Newbie question - how to use Web Service function in Access

D

Dave

I am a long-time VBA/Access developer but a newcomer to web services.
I have data in an Access table that I need to write to a SQL Server
table via web services. The web services developers have provided me 3
functions to do this - Initialize, which retrieves an instance ID,
Import, which is called for each row of data to be transferred, and
Finalize, which runs after all records have been transferred.

The developers are not VB guys and have not able to tell me how to
invoke these functions in my code, and my examination of the functions
leaves me clueless as to how to use them - obviously they wrap my data
in xml tags and send it to SQL Server, but I have no idea how to pass
the data to them.

I find reams of info online about creating web services, etc., but
have found nothing to help me use a service that already exists.

Any suggestions would be appreciated.

Thanks
Dave
 
S

Scott M.

All you need to do is create a WebService project in VS.NET and create 3
different WebMethods that perform the tasks you've indicated. You don't
need to do anything on the Access side (although I really wouldn't be using
Access for web site storage/web service access).

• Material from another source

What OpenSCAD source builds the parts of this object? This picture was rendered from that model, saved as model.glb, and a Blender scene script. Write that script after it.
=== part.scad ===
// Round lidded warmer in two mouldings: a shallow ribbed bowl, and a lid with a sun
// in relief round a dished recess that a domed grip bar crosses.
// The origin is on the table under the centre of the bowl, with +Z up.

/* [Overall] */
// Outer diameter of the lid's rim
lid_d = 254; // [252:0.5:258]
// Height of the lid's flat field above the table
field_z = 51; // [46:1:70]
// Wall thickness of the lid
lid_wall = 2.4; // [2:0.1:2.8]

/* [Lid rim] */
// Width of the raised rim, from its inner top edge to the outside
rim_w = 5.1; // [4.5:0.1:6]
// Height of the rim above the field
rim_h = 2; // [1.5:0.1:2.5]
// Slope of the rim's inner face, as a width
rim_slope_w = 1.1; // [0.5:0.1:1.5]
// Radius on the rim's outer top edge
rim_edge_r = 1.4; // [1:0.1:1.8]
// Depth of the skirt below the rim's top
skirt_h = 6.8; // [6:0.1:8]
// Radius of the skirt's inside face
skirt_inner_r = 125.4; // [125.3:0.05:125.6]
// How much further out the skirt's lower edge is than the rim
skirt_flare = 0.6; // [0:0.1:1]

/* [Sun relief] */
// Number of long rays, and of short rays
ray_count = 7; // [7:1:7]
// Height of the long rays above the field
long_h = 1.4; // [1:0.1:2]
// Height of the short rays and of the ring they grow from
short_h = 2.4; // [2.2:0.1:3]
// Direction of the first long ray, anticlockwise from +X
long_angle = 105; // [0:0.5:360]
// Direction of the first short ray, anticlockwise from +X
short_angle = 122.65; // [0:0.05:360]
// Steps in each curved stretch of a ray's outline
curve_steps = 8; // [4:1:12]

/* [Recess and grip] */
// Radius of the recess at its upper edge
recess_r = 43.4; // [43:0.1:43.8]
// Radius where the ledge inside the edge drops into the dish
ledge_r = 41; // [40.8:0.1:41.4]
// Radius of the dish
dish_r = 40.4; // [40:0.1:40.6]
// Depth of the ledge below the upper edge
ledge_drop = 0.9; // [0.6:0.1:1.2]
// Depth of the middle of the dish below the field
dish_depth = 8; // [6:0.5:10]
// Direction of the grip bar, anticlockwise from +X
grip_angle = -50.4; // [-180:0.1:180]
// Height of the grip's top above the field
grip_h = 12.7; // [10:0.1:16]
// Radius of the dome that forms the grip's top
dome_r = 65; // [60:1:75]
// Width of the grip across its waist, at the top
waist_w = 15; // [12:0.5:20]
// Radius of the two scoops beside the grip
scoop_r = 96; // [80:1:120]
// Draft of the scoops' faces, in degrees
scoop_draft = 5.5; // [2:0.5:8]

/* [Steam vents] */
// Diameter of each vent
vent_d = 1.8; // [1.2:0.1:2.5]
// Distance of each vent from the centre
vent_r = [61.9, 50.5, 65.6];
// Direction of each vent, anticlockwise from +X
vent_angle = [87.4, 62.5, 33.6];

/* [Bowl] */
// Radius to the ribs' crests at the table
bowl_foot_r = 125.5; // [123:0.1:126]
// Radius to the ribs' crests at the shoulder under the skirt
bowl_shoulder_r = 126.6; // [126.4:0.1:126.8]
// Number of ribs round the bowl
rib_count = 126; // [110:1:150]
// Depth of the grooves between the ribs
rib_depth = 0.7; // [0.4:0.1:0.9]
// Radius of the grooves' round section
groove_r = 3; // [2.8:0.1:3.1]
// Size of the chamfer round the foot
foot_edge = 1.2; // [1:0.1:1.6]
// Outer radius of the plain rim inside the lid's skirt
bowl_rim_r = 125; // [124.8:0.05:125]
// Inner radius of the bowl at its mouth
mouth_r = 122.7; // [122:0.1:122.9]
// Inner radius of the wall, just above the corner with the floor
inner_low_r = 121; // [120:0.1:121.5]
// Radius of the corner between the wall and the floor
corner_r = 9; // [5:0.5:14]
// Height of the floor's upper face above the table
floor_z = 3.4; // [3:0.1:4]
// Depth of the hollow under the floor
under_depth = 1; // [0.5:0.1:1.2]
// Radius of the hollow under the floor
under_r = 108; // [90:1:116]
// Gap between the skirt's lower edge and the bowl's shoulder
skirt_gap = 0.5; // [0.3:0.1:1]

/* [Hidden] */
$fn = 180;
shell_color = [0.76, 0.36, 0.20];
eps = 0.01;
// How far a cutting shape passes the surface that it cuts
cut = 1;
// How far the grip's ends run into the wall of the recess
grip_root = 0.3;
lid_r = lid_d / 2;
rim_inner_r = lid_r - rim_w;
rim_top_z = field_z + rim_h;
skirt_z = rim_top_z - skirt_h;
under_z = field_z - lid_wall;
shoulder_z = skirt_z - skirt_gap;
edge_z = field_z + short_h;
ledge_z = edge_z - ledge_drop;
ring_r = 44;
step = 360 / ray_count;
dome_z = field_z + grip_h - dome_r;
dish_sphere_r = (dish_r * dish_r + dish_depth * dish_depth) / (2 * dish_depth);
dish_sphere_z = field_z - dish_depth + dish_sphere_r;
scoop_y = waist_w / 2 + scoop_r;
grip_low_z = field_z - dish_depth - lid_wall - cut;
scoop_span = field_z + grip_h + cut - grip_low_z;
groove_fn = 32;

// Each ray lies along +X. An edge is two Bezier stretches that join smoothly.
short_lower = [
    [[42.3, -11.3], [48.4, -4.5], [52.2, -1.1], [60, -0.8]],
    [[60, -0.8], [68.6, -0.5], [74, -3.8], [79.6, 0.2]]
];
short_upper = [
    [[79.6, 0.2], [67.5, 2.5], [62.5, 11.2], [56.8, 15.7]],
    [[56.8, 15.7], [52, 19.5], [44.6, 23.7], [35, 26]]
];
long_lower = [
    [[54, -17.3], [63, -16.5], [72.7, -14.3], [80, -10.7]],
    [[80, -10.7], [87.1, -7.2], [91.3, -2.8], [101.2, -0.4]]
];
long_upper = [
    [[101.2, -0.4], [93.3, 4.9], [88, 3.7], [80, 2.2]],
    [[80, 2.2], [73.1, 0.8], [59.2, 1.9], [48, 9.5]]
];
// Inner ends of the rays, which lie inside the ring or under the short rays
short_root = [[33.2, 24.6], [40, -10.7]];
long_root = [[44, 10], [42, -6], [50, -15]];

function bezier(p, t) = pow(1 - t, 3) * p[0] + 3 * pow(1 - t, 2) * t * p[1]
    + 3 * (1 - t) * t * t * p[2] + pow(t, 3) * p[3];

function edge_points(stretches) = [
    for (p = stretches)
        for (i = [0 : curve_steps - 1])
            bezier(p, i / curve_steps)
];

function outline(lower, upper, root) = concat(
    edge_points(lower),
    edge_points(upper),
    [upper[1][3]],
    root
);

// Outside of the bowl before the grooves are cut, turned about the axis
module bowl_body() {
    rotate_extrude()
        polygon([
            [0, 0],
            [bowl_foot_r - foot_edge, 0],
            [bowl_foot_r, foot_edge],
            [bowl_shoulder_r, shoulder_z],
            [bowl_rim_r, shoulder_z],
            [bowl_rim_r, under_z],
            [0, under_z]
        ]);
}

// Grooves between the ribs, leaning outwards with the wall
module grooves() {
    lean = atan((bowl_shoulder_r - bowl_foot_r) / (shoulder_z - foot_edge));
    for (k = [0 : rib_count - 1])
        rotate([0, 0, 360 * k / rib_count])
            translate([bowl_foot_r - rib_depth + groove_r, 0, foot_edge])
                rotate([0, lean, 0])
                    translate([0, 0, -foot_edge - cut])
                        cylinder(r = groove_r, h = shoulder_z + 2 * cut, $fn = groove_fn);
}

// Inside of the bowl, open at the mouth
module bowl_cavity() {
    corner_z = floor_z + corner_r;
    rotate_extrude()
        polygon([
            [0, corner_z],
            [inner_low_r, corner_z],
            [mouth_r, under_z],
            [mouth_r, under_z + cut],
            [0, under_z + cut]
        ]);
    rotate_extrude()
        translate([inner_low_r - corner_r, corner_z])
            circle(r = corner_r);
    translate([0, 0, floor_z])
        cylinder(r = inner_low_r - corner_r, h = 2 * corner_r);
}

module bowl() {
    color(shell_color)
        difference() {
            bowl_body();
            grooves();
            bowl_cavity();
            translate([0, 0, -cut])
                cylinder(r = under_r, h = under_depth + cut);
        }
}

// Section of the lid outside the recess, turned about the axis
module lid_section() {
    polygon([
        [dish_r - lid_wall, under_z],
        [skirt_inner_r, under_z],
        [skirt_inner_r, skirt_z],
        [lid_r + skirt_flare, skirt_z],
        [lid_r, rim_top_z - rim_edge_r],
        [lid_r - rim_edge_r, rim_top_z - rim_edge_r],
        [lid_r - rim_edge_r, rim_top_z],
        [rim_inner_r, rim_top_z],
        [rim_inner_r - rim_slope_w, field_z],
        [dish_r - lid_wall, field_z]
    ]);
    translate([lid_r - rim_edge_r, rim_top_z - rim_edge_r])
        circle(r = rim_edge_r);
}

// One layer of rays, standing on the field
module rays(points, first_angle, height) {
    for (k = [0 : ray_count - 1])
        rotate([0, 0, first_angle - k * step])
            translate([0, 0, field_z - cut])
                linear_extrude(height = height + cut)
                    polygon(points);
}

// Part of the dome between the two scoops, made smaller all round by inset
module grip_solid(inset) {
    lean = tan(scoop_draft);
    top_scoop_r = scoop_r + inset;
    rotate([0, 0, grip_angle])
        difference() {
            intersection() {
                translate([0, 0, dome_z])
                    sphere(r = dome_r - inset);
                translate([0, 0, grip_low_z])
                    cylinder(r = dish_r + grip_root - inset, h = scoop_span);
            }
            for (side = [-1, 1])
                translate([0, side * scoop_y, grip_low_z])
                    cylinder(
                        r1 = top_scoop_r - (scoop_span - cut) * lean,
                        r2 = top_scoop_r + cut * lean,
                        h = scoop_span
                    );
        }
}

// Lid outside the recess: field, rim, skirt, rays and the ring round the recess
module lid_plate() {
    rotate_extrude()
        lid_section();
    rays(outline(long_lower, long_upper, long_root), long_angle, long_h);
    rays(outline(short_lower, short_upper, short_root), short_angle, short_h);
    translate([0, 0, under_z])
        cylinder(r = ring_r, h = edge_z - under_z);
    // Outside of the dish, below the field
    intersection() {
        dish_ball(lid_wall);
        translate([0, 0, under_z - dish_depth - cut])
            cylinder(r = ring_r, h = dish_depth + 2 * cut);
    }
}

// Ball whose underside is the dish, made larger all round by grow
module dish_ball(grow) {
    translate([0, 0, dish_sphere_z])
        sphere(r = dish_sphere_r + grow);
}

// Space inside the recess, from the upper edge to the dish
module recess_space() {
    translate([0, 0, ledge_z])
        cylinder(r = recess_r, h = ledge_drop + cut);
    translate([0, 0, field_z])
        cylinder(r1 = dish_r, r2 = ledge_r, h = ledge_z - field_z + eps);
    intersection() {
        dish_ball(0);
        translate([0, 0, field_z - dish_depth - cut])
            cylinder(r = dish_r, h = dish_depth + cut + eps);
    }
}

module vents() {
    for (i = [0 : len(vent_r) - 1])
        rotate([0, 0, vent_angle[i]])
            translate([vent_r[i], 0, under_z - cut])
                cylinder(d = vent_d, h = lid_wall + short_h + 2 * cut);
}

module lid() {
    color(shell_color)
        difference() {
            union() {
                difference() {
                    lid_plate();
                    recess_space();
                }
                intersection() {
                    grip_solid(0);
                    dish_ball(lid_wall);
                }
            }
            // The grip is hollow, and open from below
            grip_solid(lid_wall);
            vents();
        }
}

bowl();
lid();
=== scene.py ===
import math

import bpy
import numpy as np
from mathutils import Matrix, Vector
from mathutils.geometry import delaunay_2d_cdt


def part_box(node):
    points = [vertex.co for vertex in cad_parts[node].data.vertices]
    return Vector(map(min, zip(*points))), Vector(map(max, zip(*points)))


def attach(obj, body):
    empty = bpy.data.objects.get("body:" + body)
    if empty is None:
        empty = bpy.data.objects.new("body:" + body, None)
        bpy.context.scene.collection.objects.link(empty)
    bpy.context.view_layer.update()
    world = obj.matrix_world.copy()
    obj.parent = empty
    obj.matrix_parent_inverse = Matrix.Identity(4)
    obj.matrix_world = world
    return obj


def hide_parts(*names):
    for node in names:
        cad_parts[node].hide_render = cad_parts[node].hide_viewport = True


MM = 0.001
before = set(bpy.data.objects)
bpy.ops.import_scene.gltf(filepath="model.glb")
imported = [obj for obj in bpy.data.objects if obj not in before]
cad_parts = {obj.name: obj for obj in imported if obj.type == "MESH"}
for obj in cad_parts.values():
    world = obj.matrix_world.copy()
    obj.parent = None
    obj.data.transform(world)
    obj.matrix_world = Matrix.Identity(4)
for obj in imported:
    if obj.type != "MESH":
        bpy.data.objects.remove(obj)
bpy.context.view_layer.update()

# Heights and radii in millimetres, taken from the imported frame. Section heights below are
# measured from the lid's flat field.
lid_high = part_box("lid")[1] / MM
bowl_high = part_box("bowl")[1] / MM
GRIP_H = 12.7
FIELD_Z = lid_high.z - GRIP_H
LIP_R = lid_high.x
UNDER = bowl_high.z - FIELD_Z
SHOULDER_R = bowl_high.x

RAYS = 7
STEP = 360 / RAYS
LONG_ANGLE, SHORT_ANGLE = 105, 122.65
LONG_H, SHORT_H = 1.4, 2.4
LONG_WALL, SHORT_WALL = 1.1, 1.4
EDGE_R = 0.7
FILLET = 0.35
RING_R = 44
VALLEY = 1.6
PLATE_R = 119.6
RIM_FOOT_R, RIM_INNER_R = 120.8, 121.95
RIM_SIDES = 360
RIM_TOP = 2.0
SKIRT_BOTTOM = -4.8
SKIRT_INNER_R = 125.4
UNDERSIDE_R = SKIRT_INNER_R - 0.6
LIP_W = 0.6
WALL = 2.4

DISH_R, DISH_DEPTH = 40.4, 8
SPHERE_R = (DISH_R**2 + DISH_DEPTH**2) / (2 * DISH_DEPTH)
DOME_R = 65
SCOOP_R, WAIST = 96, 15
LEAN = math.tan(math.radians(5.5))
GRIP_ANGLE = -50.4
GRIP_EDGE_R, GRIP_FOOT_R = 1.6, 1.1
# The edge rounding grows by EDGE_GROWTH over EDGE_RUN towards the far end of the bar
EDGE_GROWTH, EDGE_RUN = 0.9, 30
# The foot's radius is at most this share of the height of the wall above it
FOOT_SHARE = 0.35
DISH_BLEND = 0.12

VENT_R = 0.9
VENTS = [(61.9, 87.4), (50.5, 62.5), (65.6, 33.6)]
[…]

Then a front-end ASP.NET project can be made that simply adds a Web
Reference to your Web Services assembly. VS.NET takes care of the rest.

-Scott
 
A

Andrew Brook

Hi Dave,

Have the developers given you a WSDL file? This file would contain all the
information you would need to access the webservice. As well as this, do you
intend to use VBA to transfer the data?

I'd just write a VB.NET application to open your access database, and call
the webservice. If you have the location of the WSDL file then you can
simply 'add a web reference' from inside VS and point it at the file. A
class will then be generated for you that will hide some of the complexity.

hope this helps,
Andrew
 
D

Dave

Hi Dave,

Have the developers given you a WSDL file? This file would contain all the
information you would need to access the webservice. As well as this, do you
intend to use VBA to transfer the data?

I'd just write a VB.NET application to open your access database, and call
the webservice. If you have the location of the WSDL file then you can
simply 'add a web reference' from inside VS and point it at the file. A
class will then be generated for you that will hide some of the complexity.

hope this helps,
Andrew

Andrew,

I need to invoke the data transfer from within the Access application.
When the user finishes processing records within the application, he/
she needs to be able to click a button that launches code to transfer
the data from the Access table to SQL Server via the web service
functions that have been provided.

Thanks
Dave
 
S

Scott M.

Your going to have a harder time accessing the service from within access.
You'll have to make the SOAP Requests and process the SOAP Responses
manually. Access is not a .NET application, so none of the .NET Framework
stuff will help you.
 
A

Andrew Brook

I guess it would be much easier if the webservice in question supports HTTP
POST requests rather than using SOAP. I've not looked into it, but i'm sure
VBA must have some functions to help with HTTP requests and responses.

Andrew
 
S

Scott M.

Yes, VBA does have HTTP request and response objects (the XMLHTTP component
will do), but if you are consuming a web service, you'll need more than
that. Web services use SOAP, so you will have to work with SOAP.
 
A

Andrew Brook

They don't have to use SOAP, i've wrriten a couple in .NET that were
accessible using HTTP GET purely because the client using SOAP was out of
the question. The services in question only required simple types as input
and returned a chunk of plain XML as a response, no SOAP in sight :)

Andrew
 
S

Scott M.

If there was no SOAP in sight, then it wasn't a web service you were
calling. Passing XML around is not the same thing as calling a web service.
 
A

Andrew Brook

Well the service was defined and generated from a WSDL file. Is it possible
to define something other than a web service with WSDL? :)

Andrew
 
S

Scott M.

Nothing if you can get your hands on it. My understanding is that it was
discontinued some time ago though.
 
S

Scott M.

Not as far as I know. But again, if you consumed a web service, there was
SOAP somewhere. Perhaps it was automatically generated in a way I'm
unfamiliar with.
 
E

Egghead

I believe if you google it, you can find it. I use it in a VB6.0 app last
year, and it serves the basic ok; just cannot be very q with it.